The experiments for this paper were conducted on the Alibaba Cloud ACK platform.
HydraServe and ServerlessLLM require different GPU isolation strategies to function correctly. It is crucial to switch the configuration before running experiments for each system. Note that Serverless vLLM uses the same isolation strategy as HydraServe.
To apply the correct GPU isolation strategy, run the appropriate script to label all GPU servers as follows:
- For HydraServe and Serverless vLLM experiments:
cd scripts/kubernetes
SHARE=1 python label_nodes.py
- For ServerlessLLM experiments:
cd scripts/kubernetes
SHARE=0 python label_nodes.py
Since the remote storage cannot serve a large number of models concurrently, we have divided the models into two sets. The experiment must be run twice, once for each set.
We provide the script run_figure7_expr.py to automate the entire experiment and generate the final figure.
cd ae_scripts
python run_figure7_expr.py
To manually run each experiment, for each execution type (serverless_vllm, serverlessllm, serverlessllm_with_cached_model, hydraserve_with_single_worker, hydraserve), each model set (0, 1), and each backend (a10, v100), first start the server by
export exec_type=[execution_type]
export model_set=[model_set]
export backend=[backend]
sh ./start_server.sh 0 $exec_type $model_set $backend 0 0
Then, run the cold start experiment:
sh ./coldstart.sh $exec_type $model_set $backend
After the experiments for all settings have completed, run python figure7.py to generate the figure at figs/figure7.pdf.
NOTE: You can choose to run a subset of the end-to-end experiments. The plotting script will automatically use our pre-computed results for any settings you do not run. We suggest prioritizing the experiments with CV=8 and req_rate=0.6, as they are required to generate Figures 11 and 13.
For each execution type (serverless_vllm, serverlessllm, hydraserve, hydraserve_with_cache), each CV (8,4,2), and each request rate (0.6, 0.7, 0.8), first start the server by
export exec_type=[execution_type]
export cv=[cv]
export req_rate=[request_rate]
sh ./start_server.sh 1 ${exec_type} 3 hybrid ${cv} ${req_rate}
Then, run the end-to-end experiment:
sh ./end2end.sh $exec_type $cv $req_rate
Each experiment will run for approximately one hour.
After the experiments for your selected settings have been completed, run python figure9.py to generate the figure figs/figure9.pdf.
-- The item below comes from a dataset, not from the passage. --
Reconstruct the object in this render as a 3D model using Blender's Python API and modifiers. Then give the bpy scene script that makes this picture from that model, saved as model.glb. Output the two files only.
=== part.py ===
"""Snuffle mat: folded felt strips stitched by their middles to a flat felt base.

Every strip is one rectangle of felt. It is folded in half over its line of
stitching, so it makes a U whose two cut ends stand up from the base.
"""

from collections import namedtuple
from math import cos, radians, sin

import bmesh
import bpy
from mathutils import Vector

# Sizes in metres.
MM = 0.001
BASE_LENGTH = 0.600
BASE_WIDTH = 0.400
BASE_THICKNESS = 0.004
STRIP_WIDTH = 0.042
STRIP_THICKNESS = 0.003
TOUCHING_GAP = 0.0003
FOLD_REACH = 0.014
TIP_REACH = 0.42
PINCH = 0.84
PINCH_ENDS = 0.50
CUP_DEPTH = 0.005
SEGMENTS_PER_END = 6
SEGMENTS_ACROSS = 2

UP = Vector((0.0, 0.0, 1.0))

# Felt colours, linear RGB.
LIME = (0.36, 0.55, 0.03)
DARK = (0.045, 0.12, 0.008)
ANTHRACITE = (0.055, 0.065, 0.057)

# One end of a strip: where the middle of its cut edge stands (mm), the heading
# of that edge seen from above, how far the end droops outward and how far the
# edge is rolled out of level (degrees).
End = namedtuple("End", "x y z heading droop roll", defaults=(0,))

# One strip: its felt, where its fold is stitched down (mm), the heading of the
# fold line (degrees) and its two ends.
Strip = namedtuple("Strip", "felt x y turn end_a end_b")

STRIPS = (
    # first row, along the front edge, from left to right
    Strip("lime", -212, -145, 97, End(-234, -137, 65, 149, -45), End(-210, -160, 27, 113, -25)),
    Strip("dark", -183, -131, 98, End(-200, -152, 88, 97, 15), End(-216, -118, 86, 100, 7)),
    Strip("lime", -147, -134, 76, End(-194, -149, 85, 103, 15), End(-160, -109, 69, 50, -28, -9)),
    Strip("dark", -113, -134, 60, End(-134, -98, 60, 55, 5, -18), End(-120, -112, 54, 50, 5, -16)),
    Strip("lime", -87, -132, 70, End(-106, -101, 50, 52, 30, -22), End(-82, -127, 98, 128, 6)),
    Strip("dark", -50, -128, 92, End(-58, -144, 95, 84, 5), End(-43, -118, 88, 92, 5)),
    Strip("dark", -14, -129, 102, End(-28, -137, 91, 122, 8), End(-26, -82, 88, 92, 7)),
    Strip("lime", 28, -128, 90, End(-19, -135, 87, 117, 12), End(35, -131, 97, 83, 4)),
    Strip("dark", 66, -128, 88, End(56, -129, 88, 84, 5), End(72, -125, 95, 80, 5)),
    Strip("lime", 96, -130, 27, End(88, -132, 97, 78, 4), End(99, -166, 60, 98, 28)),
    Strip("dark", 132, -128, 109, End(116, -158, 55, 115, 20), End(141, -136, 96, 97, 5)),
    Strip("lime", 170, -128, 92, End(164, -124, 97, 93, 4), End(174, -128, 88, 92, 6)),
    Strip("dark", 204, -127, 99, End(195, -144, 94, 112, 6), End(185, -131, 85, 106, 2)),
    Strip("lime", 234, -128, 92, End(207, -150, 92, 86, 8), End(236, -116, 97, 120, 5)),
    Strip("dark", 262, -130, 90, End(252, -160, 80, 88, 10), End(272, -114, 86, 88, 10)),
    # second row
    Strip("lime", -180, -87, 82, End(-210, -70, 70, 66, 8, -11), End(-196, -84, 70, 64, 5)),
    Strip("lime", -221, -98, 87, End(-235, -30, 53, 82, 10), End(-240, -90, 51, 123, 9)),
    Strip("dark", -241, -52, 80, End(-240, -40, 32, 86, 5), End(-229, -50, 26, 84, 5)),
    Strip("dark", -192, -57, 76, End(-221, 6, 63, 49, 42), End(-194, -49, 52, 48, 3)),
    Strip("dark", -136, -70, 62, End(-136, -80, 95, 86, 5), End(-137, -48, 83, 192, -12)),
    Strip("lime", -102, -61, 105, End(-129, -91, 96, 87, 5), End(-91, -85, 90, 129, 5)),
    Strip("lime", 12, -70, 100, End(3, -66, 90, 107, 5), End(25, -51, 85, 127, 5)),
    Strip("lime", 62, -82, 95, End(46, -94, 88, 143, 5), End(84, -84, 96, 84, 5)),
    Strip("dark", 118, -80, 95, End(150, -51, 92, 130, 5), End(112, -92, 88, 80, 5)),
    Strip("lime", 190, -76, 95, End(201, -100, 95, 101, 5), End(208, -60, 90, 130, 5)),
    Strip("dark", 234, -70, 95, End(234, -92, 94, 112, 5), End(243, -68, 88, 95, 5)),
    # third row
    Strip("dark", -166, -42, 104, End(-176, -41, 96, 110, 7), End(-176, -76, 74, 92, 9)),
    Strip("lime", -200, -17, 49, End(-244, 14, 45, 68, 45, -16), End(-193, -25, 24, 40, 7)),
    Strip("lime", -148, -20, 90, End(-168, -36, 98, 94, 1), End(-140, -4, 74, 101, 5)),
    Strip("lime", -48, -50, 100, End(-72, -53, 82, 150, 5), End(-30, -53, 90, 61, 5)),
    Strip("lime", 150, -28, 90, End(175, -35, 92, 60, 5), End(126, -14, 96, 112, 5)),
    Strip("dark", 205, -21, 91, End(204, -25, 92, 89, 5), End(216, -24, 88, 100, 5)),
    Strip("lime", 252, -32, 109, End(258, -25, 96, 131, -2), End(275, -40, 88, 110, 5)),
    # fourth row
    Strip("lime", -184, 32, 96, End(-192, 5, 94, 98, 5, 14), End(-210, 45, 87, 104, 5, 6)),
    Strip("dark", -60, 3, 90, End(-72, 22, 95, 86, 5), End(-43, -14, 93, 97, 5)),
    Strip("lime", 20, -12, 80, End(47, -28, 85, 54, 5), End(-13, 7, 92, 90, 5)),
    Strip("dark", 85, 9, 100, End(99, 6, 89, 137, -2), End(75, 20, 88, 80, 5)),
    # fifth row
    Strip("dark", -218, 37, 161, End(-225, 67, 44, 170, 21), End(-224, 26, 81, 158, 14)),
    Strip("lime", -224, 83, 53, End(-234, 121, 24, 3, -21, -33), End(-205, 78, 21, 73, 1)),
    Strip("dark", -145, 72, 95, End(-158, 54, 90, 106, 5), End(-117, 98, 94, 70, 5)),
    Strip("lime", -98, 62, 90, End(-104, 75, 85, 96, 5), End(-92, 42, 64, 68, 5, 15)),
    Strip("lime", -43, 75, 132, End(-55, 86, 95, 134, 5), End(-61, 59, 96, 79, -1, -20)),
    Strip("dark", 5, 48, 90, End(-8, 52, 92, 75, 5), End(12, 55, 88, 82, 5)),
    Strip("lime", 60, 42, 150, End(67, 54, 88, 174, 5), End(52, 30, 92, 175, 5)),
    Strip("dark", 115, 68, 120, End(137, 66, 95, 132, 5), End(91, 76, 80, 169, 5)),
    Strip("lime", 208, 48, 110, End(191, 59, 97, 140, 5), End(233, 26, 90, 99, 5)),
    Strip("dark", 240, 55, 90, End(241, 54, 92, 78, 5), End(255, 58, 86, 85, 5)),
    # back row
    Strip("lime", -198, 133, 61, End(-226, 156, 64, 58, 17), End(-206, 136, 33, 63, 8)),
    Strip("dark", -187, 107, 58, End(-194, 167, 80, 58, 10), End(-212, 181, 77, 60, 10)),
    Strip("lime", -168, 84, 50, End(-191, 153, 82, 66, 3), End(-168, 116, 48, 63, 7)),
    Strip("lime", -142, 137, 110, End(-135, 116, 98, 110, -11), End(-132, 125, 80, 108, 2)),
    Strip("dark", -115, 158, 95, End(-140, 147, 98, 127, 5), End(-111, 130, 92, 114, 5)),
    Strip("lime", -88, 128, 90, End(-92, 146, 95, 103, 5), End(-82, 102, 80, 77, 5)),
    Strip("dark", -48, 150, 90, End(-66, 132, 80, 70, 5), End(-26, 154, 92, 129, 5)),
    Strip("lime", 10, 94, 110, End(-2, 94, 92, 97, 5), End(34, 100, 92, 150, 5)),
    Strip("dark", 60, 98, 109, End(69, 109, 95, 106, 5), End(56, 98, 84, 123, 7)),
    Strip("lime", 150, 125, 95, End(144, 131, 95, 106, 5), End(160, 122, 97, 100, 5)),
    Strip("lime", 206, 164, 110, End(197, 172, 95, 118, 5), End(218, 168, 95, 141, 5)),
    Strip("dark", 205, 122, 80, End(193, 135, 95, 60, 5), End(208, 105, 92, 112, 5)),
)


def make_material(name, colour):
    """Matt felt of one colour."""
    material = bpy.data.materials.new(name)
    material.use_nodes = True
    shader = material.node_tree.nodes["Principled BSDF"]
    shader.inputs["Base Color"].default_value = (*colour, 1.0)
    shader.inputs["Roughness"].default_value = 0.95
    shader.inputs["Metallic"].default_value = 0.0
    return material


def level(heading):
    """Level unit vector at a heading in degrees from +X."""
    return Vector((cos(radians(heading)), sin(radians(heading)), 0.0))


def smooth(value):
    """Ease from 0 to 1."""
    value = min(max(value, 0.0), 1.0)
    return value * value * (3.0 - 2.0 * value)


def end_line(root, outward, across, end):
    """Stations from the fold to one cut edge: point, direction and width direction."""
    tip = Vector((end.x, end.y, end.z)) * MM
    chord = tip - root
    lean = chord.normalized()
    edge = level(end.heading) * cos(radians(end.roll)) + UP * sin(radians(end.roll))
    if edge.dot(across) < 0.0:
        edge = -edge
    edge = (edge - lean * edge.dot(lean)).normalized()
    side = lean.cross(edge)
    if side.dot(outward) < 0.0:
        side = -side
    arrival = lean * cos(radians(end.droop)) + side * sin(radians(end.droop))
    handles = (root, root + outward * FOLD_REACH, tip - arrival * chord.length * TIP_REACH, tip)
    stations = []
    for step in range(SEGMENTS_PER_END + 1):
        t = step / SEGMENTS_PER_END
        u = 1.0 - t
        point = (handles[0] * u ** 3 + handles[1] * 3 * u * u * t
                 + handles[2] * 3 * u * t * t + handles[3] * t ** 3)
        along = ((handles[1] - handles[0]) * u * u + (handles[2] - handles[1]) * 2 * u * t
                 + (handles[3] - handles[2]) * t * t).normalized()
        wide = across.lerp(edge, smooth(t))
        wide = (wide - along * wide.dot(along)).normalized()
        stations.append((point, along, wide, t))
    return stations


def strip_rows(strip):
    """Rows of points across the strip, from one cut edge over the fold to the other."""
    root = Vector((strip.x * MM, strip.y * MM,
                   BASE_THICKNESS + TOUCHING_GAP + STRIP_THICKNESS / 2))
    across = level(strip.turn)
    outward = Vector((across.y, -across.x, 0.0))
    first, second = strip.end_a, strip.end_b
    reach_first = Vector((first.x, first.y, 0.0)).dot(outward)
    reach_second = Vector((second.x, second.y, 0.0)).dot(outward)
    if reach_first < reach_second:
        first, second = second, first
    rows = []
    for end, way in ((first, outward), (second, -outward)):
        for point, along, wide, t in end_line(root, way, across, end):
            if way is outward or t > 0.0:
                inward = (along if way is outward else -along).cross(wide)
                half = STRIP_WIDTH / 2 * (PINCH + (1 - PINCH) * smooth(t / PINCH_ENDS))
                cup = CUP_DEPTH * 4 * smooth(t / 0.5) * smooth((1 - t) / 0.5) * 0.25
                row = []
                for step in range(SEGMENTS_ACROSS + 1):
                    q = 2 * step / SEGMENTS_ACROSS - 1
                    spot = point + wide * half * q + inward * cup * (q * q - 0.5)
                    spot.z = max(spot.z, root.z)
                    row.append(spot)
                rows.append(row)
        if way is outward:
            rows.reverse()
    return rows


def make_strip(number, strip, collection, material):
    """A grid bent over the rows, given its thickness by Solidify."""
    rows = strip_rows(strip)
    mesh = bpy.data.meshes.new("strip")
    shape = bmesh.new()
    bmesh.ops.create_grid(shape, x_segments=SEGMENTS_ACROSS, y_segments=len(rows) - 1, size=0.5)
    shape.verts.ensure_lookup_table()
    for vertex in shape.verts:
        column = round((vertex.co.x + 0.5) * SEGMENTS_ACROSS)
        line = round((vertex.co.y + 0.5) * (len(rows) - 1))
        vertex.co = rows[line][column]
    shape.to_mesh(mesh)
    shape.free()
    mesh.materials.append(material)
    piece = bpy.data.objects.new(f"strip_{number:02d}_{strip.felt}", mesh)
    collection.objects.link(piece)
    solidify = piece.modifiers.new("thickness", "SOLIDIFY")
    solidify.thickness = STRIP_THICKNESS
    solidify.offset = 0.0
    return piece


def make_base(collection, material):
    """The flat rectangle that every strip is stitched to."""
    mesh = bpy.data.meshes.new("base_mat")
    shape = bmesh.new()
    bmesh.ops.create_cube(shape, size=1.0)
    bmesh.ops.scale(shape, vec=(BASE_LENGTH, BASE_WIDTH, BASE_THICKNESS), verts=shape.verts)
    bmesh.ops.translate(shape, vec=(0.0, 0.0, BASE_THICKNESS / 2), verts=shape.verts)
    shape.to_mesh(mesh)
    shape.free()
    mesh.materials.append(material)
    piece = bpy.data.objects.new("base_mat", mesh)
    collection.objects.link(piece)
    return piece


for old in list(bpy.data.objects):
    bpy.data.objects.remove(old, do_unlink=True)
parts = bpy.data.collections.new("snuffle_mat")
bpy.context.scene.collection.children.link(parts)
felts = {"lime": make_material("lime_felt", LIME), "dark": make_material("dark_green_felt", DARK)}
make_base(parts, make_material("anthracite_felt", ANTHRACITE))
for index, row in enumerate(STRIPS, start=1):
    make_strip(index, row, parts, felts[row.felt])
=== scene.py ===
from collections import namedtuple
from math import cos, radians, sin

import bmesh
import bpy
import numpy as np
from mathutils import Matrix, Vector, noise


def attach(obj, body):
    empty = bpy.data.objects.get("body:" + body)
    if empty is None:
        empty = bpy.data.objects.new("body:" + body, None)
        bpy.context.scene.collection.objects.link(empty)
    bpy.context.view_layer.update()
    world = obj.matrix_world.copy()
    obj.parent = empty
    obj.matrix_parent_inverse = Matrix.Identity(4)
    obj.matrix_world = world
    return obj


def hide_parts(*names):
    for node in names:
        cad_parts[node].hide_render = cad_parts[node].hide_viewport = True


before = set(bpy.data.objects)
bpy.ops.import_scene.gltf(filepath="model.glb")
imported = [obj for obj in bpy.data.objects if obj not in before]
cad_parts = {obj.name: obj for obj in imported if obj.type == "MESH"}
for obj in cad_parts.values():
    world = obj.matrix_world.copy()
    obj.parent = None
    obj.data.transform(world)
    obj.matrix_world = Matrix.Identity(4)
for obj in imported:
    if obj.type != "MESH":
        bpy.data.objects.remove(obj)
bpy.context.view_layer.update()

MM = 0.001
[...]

This figure requires the results from the end-to-end experiments with CV=8 and req_rate=0.6. Once those are complete, run the following command to generate the figure at figs/figure11.pdf:
python figure11.py
Similar to Figure 11, this figure requires the results from the end-to-end experiments with CV=8 and req_rate=0.6. Once those are complete, run the following command to generate the figures:
python figure13.py
This will produce figs/figure13-a.pdf and figs/figure13-b.pdf.